#### TASK DESCRIPTION:
Reproduce all entries word for word.

#### SOURCE RECORDS:
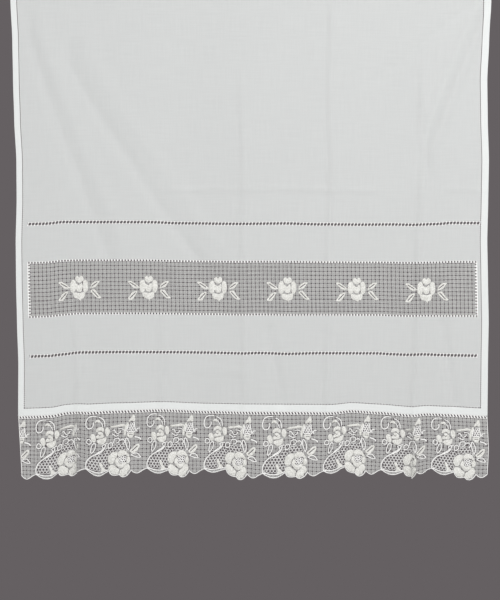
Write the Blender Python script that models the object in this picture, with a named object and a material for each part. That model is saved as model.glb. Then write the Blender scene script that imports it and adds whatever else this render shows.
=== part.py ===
"""A sheer curtain panel hung flat: hemmed voile with two drawn-thread rows, a net insert
with six worked roses, and a scalloped lace edging.

Metres, +Z up, front towards -Y. The origin is the middle of the top edge.
Every piece is drawn flat, as (across, drop) from that origin, and then hung on one
shared drape, so the pieces still meet once they are folded.
"""

import math
from collections import namedtuple

import bmesh
import bpy
import numpy as np
from mathutils import Vector
from mathutils.geometry import delaunay_2d_cdt

# The cloth
WIDTH = 1.000
VOILE_DROP = 0.956
LEFT_HEM = 0.0120
RIGHT_HEM = 0.0140
FOOT_HEM = 0.0145
TOP_HEM = 0.028
PLAIN_THICK = 0.0012
DOUBLED_THICK = 0.0022
# From the thin side to the thick side of a hem or a worked shape
STEP_RUN = 0.0008
SEAM_GAP = 0.0004

# The window that the net insert is sewn into
WINDOW_LEFT = -0.4755
WINDOW_RIGHT = 0.4775
WINDOW_HEAD = 0.6370
WINDOW_FOOT = 0.7540

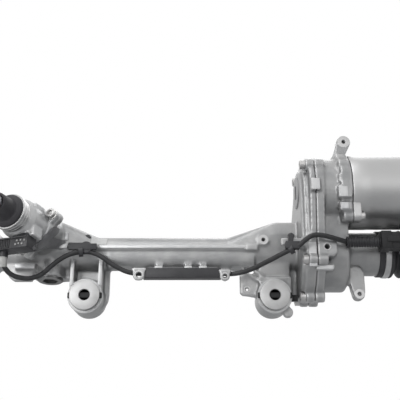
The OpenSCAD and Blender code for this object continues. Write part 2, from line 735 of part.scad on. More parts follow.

#### ANSWER TO THE TASK:
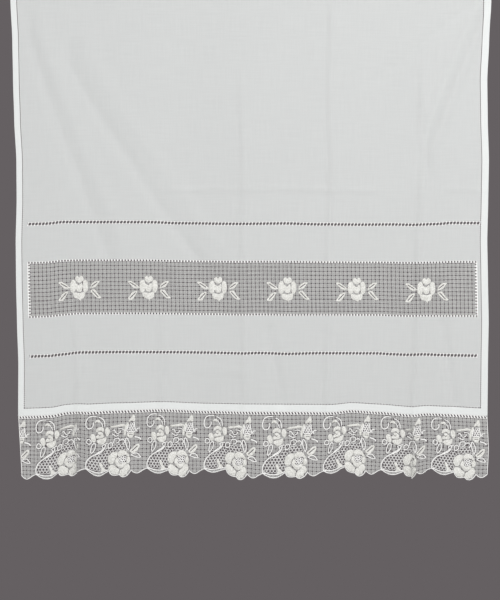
Write the Blender Python script that models the object in this picture, with a named object and a material for each part. That model is saved as model.glb. Then write the Blender scene script that imports it and adds whatever else this render shows.
=== part.py ===
"""A sheer curtain panel hung flat: hemmed voile with two drawn-thread rows, a net insert
with six worked roses, and a scalloped lace edging.

Metres, +Z up, front towards -Y. The origin is the middle of the top edge.
Every piece is drawn flat, as (across, drop) from that origin, and then hung on one
shared drape, so the pieces still meet once they are folded.
"""

import math
from collections import namedtuple

import bmesh
import bpy
import numpy as np
from mathutils import Vector
from mathutils.geometry import delaunay_2d_cdt

# The cloth
WIDTH = 1.000
VOILE_DROP = 0.956
LEFT_HEM = 0.0120
RIGHT_HEM = 0.0140
FOOT_HEM = 0.0145
TOP_HEM = 0.028
PLAIN_THICK = 0.0012
DOUBLED_THICK = 0.0022
# From the thin side to the thick side of a hem or a worked shape
STEP_RUN = 0.0008
SEAM_GAP = 0.0004

# The window that the net insert is sewn into
WINDOW_LEFT = -0.4755
WINDOW_RIGHT = 0.4775
WINDOW_HEAD = 0.6370
WINDOW_FOOT = 0.7540

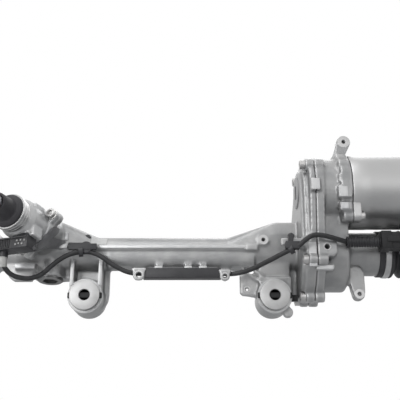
The OpenSCAD and Blender code for this object continues. Write part 2, from line 735 of part.scad on. More parts follow.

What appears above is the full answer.